March 18, 2014

Sammi Taylor

Dear Mr. Abbott,

Last week, you had the pleasure of meeting with a group of Year Nine students on the lawn of Parliament House. They interrogated questioned you about the issues they were passionate about and were patient to listen for your answers. The inquisitive and intellectual nature of these questions quite frankly, put the current press gallery to shame. In your chance meeting with this school group, a handful of 15 year olds managed not to jump around the bush and instead got straight to it—they were interested, and they wanted proper answers.

Q&A style, when one girl asked you about axing the Carbon Tax, you replied with “I know you’ll think this is sort of a boring politicians answer, but…”

Allow me to let you know exactly where you went wrong, Tony (and it’s not even the condescending tone you used to talk down to these young Australians.)

These Year Nines are actually interested in your “boring politicians answers”. Because they’re not boring at all. In fact, we “kids” actually care a lot about what you have to say. In case you forgot, you’re running the country. And your parliamentary decisions impact heavily upon the “kids” of today.

By assuming that youth aren’t at all interested in politics, you’re discouraging an entire generation of future voters and politicians. In 30 years, maybe one of those kids will be standing where you stand now. And they will remember how the leader of their country once treated them as if they were nothing but naive children.

When I was 15, I stayed up on school nights to watch Q&A and followed all of my favourite political commentators on twitter. When I was 16, I spent a week on the editorial floor of the Herald Sun on a student internship, watching intently as the journalists around me reacted to the first Labor spill of 2013. I was entranced by it all, and though the leadership of our country was ultimately falling to pieces (unfortunately finding its way into your hands) I couldn’t help but find it all so damn interesting. And now, at 17, I’m writing you a letter for an online blog to publish—about your political decisions.

Don’t assume that teenagers aren’t interested in politics, and don’t forget that in a few years time, we’re the ones with the power to determine whether you stick around for another term. Which, judging by the 50,000 people that rallied against you in last weekend’s March in March protests, doesn’t seem all too likely. Teenagers care about politics because we care about our country, and we don’t want to see it fall apart. We don’t want to be a part of a society that favours money over basic human rights, or the economy over equality. We want positive change, and somehow, I don’t think you’re going to give that to us.

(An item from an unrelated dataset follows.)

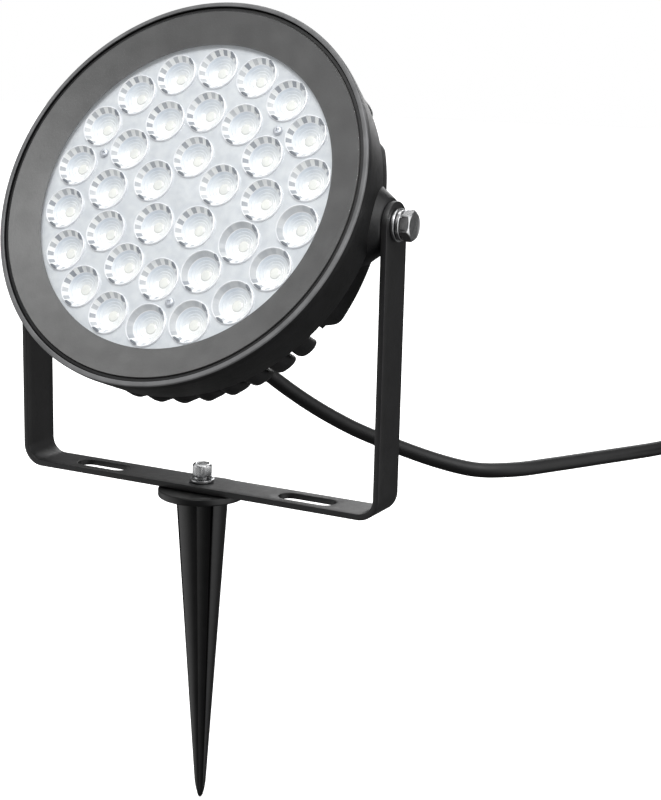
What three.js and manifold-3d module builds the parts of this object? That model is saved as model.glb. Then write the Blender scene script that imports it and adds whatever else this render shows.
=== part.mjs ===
// Round LED garden floodlight on a U-shaped yoke with a ground spike.
// Millimetres, +Z up. The origin is on the spike's axis at the flange's underside (soil level).
// +X runs along the yoke's pivot axis and the lamp faces -Y, tilted up.

import * as THREE from 'three';
import { mergeVertices } from 'three/addons/utils/BufferGeometryUtils.js';
import Module from 'manifold-3d';

const wasm = await Module();
wasm.setup();

// ---------- driving dimensions ----------

const GAP = 0.3; // clearance between pieces that touch

// ground spike
const FLANGE_RADIUS = 22.7;
const FLANGE_THICKNESS = 4;
const SPIKE_LENGTH = 169;
const SPIKE_TOP_RADIUS = 13.9;
const SPIKE_NECK_RADIUS = 3.5;
const SPIKE_NOSE_LENGTH = 15;
const SPIKE_GROOVE_TOP = { floor: 5.7, halfWidth: 4.1 };
const SPIKE_GROOVE_END = { floor: 1.3, halfWidth: 0.8 };
const SPIKE_GROOVE_COUNT = 4;
const SPIKE_TURN = THREE.MathUtils.degToRad(39);
const INSERT_RADIUS = 4.5;
const INSERT_DEPTH = 8;

// yoke
const STRAP_THICKNESS = 3;
const STRAP_WIDTH = 22;
const YOKE_INNER_HALF = 103.2;
const YOKE_BEND_RADIUS = 8;
const PIVOT_HEIGHT = 146.9;
const YOKE_UNDERSIDE = FLANGE_THICKNESS + GAP;
const YOKE_OUTER_HALF = YOKE_INNER_HALF + STRAP_THICKNESS;
const SLOT_OFFSET = 61.8;
const SLOT_LENGTH = 31.5;
const SLOT_WIDTH = 11.5;

// lamp head, with depths measured backwards from the front plane of its rim
const HEAD_TILT = THREE.MathUtils.degToRad(27.9);
const FRONT_TO_PIVOT = 29;
const PIVOT_ABOVE_CENTRE = 1.2;
const RIM_RADIUS = 100.5;
const SKIRT_END_RADIUS = 97.5;
const SKIRT_END = 26;
const GLASS_POCKET_RADIUS = 98;
const GLASS_SEAT = 7.6;
const CAVITY_RADIUS = 88;
const FLOOR_FRONT = 17;
const FLOOR_REAR = 22;
const GLASS_RADIUS = 95.9;
const GLASS_THICKNESS = 5;
const WINDOW_RADIUS = 79.9;
const FIN_COUNT = 44;
const FIN_END = 46;
const FIN_OUTER_RADIUS = 97.4;
const FIN_WEB = 2.6;
const FIN_BULB_RADIUS = 5.5;
const CHEEK_HALF_ANGLE = THREE.MathUtils.degToRad(36);
const CHEEK_RADIUS = 121;
const CHEEK_INNER_RADIUS = 84;
const CHEEK_AT_PIVOT = 92.5;
const CHEEK_END = 42.5;
const BOX_INNER_RADIUS = 38;
const BOX_OUTER_RADIUS = 44;
const BOX_END = 52;
const LUG_TIP_RADIUS = 12.5;
const LUG_BASE_RADIUS = 19;
const LUG_FACE = YOKE_INNER_HALF - GAP;
const HEAD_SEGMENTS = FIN_COUNT; // sides of the head's large turned shapes

// optics and electronics
const LENS_RINGS = [
  { radius: 67.7, count: 18 },
  { radius: 44.2, count: 12 },
  { radius: 20, count: 5 },
];
const LENS_RADIUS = 11;
const LENS_FRONT = 7;
const LENS_BACK = 14.2;
const LENS_SIDES = 8;
const BOARD_FRONT = 15.1;
const BOARD_REAR = FLOOR_FRONT - GAP;
const LENS_SCREW_RING = 56;
const BOARD_SCREW_RING = 81.5;
const COVER_SCREW_RING = 41;
const COVER_FRONT = BOX_END + 1.8;
const COVER_REAR = COVER_FRONT + 3.5;
const LEAD_RADIUS = 0.9;

// cable outlet, on an axis that leans between straight back and straight down
const OUTLET_LEAN = THREE.MathUtils.degToRad(30);
const OUTLET_DEPTH = 63;
const OUTLET_DROP = 20;
const OUTLET_RADIUS = 12;
const GLAND_THREAD_RADIUS = 8;
const GLAND_ACROSS_FLATS = 19;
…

Teenagers don’t really seem to like you. I mean, you oppose all the things that we’re passionate about (FYI: Marriage equality is not a “definitional” thing. C’mon Tony, even you could have come up with something better than that) and I’m sure one of the Year Nines you spoke to could have given you the dose of compassion that’s obviously needed in approach to the asylum seeker issue. Now I’m not suggesting you go A-là-Rudd and try to totally relate to the kids (no-one wants to see your instagram selfie of a shaving cut, Kev) but a little effort wouldn’t hurt. That means no more condescending lectures about “boring politicians” and no more avoiding the question. We want answers. Simple as that.

You shouldn’t be surprised at just how intelligent the youth of today are. We’d much prefer to discuss the plight of the asylum seekers on Manus Island than know about what footy team you barrack for. I’d sure love to ask about what you, as the Minister for Women, plan to do about the gender pay gap, glass ceiling and horrifically unbalanced state of female representation in your Cabinet. I would hope that you’d give me more of an eloquent response than “Let’s have a blokes question”.

Of the 50,000 people who congregated on the streets to protest your policies and shout your name among many synonyms for the word ‘nasty’ last weekend, thousands of them were teenagers. They chanted for animal welfare, asylum seekers, foreign affairs, university cuts, marriage equality and anything else that was close to their heart. They care about politics. I care about politics. Don’t you dare discourage that.

And rather than joining the Liberal Party, as you so cordially suggested, I think I’ll just write about you instead. It’s far more fun.